The Mill dates back to the early years of Route 66. In 1929, Paul Coddington opened his Dutch-inspired restaurant, which he called The Blue Mill. The manager’s children dressed in Dutch costumes, while waitresses served the decidedly non-Dutch dish of fried ham, peanut butter, and mayo sandwiches, according to an Indiegogo fundraising page for the restaurant. Soon, Coddington established a reputation for serving up sandwiches "at any hour of the day or night," writes Kevin Barlow at the Pantagraph.

In 1945, the restaurant was purchased by Albert and Blossom Huffman, who attached an old army barracks to the building.  They painted it red and converted it into a dance hall, where live country bands would play on the weekend.

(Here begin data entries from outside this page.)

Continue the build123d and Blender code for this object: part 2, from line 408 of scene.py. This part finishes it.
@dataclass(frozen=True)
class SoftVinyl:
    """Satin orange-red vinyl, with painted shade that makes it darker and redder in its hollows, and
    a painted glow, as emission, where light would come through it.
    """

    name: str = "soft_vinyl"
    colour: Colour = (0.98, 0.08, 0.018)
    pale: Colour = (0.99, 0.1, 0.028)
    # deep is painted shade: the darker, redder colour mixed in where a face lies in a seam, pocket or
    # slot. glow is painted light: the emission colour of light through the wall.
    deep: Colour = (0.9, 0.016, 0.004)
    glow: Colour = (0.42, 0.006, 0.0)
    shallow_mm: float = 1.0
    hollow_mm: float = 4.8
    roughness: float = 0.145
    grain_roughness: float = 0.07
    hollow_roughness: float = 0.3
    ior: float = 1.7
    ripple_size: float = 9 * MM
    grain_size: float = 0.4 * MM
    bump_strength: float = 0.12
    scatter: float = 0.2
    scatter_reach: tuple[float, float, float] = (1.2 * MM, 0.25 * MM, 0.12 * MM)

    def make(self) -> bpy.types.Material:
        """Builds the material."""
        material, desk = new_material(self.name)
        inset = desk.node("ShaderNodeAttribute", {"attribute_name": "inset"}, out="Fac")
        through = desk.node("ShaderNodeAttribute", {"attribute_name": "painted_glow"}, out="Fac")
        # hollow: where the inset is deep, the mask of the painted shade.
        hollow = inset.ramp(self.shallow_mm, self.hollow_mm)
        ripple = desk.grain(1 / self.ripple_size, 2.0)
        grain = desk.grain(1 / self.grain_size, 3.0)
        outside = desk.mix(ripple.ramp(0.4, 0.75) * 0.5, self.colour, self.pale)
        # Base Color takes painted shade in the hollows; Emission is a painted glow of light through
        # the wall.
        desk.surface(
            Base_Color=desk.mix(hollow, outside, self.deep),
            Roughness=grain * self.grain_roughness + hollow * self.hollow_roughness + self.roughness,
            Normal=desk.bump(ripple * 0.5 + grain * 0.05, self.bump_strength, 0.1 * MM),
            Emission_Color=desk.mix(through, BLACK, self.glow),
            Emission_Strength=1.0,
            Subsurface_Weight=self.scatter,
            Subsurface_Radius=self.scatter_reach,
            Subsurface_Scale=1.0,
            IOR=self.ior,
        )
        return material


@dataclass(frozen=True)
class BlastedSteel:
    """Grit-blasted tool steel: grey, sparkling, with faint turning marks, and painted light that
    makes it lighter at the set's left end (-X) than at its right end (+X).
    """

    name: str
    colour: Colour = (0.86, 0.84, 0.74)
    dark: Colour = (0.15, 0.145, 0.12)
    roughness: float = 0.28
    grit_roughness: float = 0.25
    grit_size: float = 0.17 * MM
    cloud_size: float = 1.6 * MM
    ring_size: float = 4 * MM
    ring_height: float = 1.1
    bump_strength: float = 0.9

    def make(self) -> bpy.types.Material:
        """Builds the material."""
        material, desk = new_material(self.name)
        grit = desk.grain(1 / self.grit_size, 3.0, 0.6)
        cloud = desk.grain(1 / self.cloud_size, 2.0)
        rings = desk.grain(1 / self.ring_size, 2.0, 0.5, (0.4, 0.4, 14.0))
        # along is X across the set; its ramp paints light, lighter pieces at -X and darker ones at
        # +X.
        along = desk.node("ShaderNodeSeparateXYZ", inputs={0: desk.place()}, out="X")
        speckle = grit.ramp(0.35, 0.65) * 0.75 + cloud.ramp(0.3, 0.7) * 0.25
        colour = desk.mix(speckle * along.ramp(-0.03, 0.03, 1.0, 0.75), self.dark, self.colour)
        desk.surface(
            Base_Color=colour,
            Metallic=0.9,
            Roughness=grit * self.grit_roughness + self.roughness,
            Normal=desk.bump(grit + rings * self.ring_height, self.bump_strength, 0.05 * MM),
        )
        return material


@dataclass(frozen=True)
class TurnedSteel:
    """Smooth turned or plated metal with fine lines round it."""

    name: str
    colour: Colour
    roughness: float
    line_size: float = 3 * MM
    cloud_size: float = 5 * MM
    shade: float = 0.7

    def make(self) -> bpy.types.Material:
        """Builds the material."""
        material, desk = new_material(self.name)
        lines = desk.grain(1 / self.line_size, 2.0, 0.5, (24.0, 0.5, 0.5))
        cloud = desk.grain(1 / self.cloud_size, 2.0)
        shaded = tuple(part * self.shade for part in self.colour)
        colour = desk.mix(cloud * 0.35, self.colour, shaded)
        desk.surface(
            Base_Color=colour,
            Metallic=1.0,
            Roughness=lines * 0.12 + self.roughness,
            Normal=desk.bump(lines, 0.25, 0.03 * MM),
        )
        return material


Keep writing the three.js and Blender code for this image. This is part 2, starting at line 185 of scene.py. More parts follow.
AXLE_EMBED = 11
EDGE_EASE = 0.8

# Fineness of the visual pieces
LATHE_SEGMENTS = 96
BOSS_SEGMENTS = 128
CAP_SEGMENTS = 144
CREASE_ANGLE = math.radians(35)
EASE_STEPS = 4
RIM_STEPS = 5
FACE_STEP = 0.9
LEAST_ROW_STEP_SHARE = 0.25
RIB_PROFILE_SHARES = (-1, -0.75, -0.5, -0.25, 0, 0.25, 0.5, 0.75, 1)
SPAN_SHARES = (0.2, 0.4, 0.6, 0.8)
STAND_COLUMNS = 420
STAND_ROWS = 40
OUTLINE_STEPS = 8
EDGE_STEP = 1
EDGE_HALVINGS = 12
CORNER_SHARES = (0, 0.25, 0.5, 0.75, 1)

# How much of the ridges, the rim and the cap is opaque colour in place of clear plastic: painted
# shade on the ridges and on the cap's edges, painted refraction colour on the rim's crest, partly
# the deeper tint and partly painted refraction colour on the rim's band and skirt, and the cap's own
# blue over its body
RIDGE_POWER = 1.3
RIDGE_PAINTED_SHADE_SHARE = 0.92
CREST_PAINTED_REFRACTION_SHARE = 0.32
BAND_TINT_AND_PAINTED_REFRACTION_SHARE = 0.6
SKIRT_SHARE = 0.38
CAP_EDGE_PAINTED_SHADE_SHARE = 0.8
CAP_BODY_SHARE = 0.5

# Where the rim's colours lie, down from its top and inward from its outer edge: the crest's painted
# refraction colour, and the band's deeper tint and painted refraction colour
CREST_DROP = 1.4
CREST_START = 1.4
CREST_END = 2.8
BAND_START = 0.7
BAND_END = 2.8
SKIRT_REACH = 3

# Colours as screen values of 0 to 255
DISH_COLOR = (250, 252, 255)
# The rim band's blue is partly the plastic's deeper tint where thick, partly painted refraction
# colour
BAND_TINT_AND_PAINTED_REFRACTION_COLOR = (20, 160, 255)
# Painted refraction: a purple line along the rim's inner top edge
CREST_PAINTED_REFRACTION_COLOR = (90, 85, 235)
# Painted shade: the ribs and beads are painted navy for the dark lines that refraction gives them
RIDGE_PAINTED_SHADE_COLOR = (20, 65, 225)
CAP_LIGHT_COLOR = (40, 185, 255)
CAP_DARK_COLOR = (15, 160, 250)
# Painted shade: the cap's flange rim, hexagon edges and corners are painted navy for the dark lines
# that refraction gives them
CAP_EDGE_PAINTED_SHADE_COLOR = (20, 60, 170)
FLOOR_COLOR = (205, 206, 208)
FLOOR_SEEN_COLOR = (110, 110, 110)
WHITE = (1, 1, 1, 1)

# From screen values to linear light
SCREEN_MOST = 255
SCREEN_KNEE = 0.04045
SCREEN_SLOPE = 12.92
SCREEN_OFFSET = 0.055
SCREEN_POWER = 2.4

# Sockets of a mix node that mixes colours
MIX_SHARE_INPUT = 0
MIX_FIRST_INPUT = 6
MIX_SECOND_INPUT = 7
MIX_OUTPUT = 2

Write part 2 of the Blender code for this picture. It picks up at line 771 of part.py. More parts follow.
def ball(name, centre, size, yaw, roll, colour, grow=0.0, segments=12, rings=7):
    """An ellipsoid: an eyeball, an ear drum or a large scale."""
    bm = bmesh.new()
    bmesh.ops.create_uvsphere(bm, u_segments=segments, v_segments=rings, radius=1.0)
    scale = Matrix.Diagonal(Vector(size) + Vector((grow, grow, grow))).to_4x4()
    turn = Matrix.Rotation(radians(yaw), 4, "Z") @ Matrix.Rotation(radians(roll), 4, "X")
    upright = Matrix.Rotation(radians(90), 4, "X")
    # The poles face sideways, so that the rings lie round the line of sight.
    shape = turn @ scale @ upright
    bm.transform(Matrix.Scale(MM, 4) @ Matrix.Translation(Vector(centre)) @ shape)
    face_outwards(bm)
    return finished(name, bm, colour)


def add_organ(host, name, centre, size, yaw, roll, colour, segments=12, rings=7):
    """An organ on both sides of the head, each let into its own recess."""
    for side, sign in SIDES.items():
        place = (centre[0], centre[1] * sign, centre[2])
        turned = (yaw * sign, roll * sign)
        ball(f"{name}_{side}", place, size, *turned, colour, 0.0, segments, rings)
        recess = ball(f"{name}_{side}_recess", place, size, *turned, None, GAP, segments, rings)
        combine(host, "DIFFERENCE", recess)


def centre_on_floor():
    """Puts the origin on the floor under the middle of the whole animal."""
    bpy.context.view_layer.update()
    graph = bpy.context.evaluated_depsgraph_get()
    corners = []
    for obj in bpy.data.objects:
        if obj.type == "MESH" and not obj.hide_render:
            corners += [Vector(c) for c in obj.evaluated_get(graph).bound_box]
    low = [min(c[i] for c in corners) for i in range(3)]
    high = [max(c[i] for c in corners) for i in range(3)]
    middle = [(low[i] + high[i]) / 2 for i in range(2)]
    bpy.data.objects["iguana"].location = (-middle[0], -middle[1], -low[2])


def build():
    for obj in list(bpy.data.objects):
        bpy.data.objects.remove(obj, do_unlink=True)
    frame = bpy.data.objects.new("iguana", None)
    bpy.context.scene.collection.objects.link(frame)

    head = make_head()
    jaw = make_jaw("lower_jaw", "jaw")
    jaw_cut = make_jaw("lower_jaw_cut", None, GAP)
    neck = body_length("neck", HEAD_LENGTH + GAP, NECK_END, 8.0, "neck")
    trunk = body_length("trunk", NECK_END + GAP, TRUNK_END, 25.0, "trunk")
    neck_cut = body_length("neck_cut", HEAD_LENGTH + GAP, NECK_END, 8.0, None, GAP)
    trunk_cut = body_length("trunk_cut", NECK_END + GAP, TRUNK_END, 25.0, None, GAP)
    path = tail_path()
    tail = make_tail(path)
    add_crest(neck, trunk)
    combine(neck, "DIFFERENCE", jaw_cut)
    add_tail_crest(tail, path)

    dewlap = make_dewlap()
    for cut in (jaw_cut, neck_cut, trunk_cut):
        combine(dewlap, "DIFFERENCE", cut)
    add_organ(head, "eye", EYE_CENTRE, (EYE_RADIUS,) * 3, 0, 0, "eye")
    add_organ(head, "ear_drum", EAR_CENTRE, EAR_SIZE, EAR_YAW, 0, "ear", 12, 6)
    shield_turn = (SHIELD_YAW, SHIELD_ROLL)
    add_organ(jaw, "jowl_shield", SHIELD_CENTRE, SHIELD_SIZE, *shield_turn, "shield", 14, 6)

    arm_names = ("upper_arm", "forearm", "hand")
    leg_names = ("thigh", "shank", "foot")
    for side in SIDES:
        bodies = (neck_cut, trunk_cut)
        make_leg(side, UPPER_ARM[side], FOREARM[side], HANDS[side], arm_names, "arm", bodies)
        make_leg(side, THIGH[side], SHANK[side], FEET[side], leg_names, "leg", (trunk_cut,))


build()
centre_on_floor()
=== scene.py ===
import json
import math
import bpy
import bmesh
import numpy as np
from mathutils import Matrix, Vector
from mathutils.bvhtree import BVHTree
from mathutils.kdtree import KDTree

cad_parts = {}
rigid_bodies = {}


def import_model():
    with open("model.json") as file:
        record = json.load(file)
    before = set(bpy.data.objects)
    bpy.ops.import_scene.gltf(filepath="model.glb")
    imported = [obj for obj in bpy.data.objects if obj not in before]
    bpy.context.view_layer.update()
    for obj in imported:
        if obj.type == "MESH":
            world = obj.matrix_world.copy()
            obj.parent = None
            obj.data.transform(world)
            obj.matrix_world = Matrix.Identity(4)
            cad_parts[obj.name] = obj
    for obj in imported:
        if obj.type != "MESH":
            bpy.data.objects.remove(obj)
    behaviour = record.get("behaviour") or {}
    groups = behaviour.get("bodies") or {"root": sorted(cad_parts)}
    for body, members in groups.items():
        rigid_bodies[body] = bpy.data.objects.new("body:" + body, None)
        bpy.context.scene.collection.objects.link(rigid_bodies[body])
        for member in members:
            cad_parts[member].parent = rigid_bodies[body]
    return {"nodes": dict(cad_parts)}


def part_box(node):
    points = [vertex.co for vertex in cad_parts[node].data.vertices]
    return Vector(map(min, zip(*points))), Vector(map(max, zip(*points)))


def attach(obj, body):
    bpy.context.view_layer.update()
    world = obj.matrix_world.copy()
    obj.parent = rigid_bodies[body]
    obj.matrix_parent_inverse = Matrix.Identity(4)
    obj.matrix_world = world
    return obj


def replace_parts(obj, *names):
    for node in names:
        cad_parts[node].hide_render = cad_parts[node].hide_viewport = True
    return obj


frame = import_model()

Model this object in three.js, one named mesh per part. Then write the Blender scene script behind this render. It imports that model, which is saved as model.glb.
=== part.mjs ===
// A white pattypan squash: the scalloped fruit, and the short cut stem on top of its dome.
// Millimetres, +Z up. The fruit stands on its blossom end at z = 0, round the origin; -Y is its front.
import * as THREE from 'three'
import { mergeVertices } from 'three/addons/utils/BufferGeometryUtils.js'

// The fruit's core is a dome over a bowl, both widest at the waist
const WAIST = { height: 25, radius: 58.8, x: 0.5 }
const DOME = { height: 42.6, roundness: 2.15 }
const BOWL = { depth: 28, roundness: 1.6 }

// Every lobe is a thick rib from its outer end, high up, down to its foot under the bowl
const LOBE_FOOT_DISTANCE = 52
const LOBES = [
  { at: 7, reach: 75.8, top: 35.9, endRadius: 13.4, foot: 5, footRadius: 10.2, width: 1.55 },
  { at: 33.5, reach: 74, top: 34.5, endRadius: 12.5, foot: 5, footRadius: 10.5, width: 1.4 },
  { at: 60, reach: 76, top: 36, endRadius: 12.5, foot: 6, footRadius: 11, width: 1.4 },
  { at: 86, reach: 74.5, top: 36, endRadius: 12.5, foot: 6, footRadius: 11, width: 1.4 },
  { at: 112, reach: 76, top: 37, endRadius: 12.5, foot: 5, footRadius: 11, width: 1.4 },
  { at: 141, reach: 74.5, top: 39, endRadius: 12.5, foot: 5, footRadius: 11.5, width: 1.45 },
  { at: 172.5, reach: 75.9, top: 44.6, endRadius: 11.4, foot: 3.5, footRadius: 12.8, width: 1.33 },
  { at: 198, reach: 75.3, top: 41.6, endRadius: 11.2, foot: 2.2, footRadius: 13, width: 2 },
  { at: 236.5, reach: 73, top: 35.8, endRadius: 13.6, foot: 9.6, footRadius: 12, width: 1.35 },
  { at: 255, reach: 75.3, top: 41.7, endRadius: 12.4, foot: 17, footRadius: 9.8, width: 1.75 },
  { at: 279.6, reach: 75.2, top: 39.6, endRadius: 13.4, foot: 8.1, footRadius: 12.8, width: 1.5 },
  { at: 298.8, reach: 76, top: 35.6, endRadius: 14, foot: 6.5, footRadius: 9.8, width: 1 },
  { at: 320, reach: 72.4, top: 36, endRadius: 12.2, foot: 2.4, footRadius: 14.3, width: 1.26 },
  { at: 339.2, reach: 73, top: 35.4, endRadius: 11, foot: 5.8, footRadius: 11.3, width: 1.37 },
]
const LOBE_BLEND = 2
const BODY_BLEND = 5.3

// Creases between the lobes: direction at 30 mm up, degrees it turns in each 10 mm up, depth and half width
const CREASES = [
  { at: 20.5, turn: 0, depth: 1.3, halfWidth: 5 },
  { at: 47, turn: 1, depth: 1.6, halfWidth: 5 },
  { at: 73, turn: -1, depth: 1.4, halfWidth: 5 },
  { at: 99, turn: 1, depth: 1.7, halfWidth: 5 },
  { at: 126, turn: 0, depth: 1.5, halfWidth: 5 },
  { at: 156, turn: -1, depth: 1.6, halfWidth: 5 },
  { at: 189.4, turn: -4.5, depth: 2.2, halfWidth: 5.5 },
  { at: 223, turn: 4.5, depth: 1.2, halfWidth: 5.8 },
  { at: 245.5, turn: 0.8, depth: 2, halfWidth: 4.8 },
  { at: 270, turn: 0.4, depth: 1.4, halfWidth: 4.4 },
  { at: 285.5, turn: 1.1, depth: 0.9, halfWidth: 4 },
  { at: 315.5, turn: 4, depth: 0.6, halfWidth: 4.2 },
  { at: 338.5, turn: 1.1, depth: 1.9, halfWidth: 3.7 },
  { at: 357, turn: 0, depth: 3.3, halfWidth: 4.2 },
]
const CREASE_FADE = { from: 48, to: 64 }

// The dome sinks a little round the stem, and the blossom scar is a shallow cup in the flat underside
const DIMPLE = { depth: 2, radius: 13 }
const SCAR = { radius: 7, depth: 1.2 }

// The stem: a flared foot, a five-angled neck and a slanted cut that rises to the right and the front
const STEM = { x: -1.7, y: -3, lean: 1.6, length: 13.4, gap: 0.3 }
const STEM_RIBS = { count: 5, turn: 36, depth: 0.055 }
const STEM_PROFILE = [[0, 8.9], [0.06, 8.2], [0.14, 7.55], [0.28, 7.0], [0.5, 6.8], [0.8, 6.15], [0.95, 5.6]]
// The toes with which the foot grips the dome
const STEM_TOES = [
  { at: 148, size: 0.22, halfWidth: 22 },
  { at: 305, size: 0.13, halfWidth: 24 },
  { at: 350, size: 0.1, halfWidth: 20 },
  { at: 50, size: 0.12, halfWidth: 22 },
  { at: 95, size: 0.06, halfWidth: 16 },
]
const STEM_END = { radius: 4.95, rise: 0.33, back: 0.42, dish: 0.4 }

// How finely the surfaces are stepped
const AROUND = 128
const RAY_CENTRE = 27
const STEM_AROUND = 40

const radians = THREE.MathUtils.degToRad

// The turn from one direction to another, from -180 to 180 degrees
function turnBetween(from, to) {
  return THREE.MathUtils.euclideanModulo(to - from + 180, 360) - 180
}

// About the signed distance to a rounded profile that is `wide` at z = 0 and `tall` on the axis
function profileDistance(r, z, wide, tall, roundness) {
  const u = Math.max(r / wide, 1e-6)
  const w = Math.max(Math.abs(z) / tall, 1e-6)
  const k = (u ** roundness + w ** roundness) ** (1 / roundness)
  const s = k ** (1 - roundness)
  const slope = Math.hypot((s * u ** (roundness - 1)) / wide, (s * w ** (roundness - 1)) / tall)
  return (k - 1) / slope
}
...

Between the '50s and '80s, Route 66 was gradually replaced by larger, multiple-lane superhighways that could better accommodate heavy traffic, according to Robert McHenry of Encyclopedia Britannica. The Mill soldiered on for a few years, reinventing itself as a museum of oddities complete with a 20-pound stuffed catfish, a noise-making toilet and a mechanical leg that dangled through a hole in the ceiling. But The Mill shut down in 1996, and the building fell into a state of disrepair.

Now, curious patrons can visit the historic building that offered up food and fun to many Route 66 travelers. The team behind the restoration has preserved much of the Mill’s flavor: the building is still bright red, a windmill sail still churns outside and if you look up, you'll see a disembodied, robotic leg still dangling from the ceiling.